- _Challenge_:
Reproduce each line from the first in the data through the line that contains "from mathutils import Vector, geometry" exactly; give nothing else.

+++ Provided entries +++

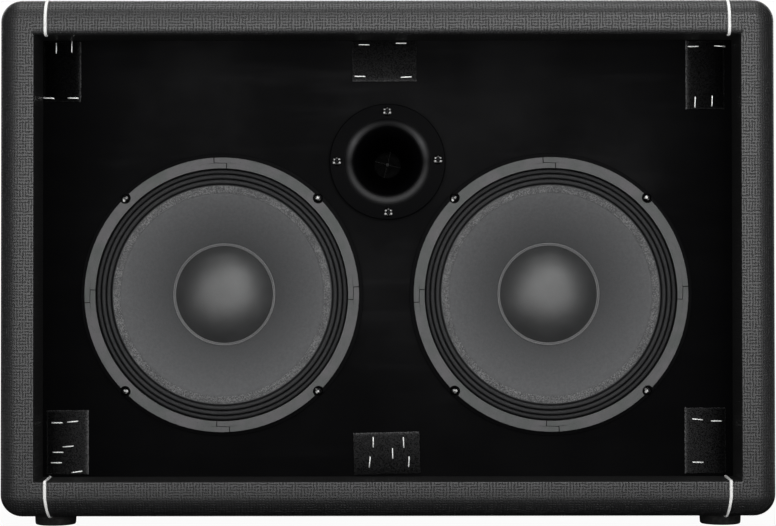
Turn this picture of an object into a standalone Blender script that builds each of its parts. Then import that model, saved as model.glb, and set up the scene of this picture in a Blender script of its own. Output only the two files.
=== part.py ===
"""Bass speaker cabinet: two ten-inch woofers and a round horn in a vinyl-covered plywood box.

Metres, +Z up. X runs to the right seen from the front, and the front faces -Y. The origin lies on
the floor under the middle of the box. The cloth grille is off, so the hook tape that holds it and
the speakers show in the recess.
"""

import math

import bmesh
import bpy
from mathutils import Vector, geometry

# Box, measured over its vinyl covering
BOX_WIDTH = 0.708
BOX_HEIGHT = 0.472
BOX_DEPTH = 0.400
CORNER_RADIUS = 0.020
FRONT_RADIUS = 0.019
BACK_RADIUS = 0.010
RECESS_DEPTH = 0.056
BACK_INSET = 0.016

# Sheet goods and joints
VINYL = 0.0009
PLY = 0.018
BAFFLE_PLY = 0.018
BACK_PLY = 0.015
FRAME_STRIP = 0.012
RABBET = 0.008
FIT = 0.0003
BACK_CLEARANCE = 0.0006

# White piping on the vinyl's seams
PIPING_WIDTH = 0.0036
PIPING_PROUD = 0.0012
PIPING_INSET = 0.043
PIPING_BAFFLE_GAP = 0.008
PIPING_END_GAP = 0.001

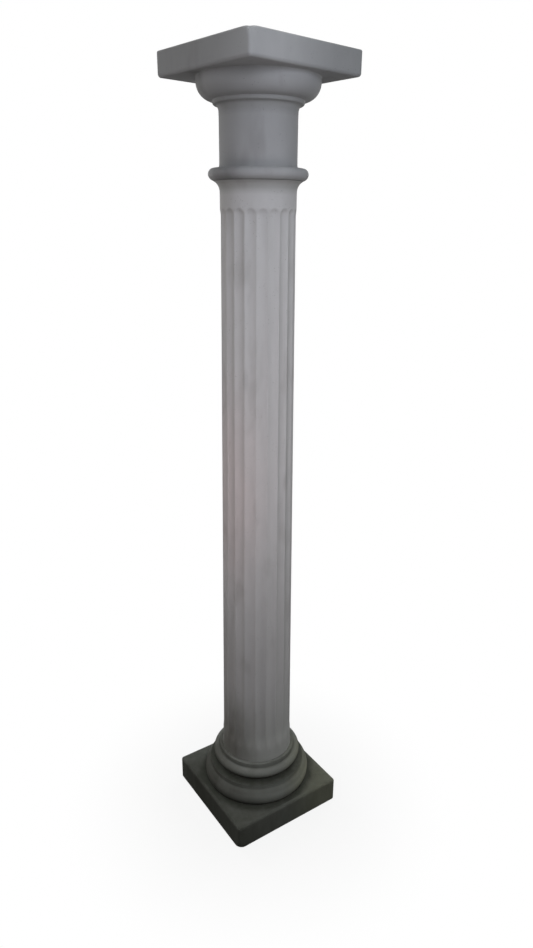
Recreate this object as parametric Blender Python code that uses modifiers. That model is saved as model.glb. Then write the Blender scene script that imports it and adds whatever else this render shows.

+++

- _Result for this exercise_:
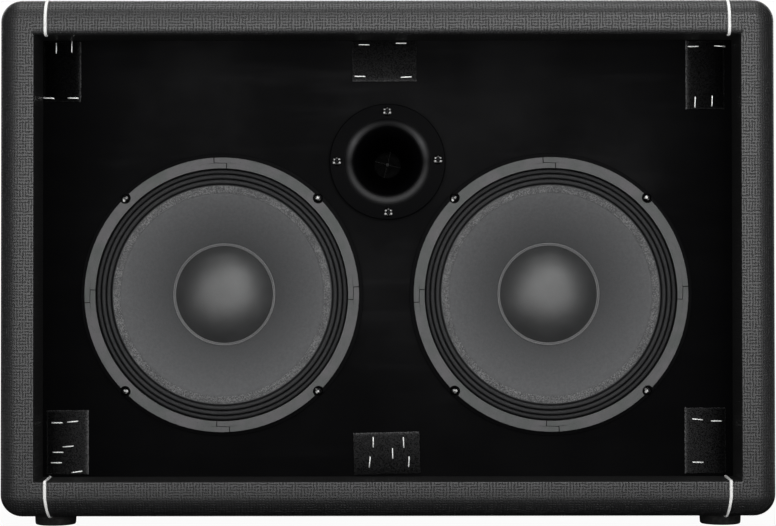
Turn this picture of an object into a standalone Blender script that builds each of its parts. Then import that model, saved as model.glb, and set up the scene of this picture in a Blender script of its own. Output only the two files.
=== part.py ===
"""Bass speaker cabinet: two ten-inch woofers and a round horn in a vinyl-covered plywood box.

Metres, +Z up. X runs to the right seen from the front, and the front faces -Y. The origin lies on
the floor under the middle of the box. The cloth grille is off, so the hook tape that holds it and
the speakers show in the recess.
"""

import math

import bmesh
import bpy
from mathutils import Vector, geometry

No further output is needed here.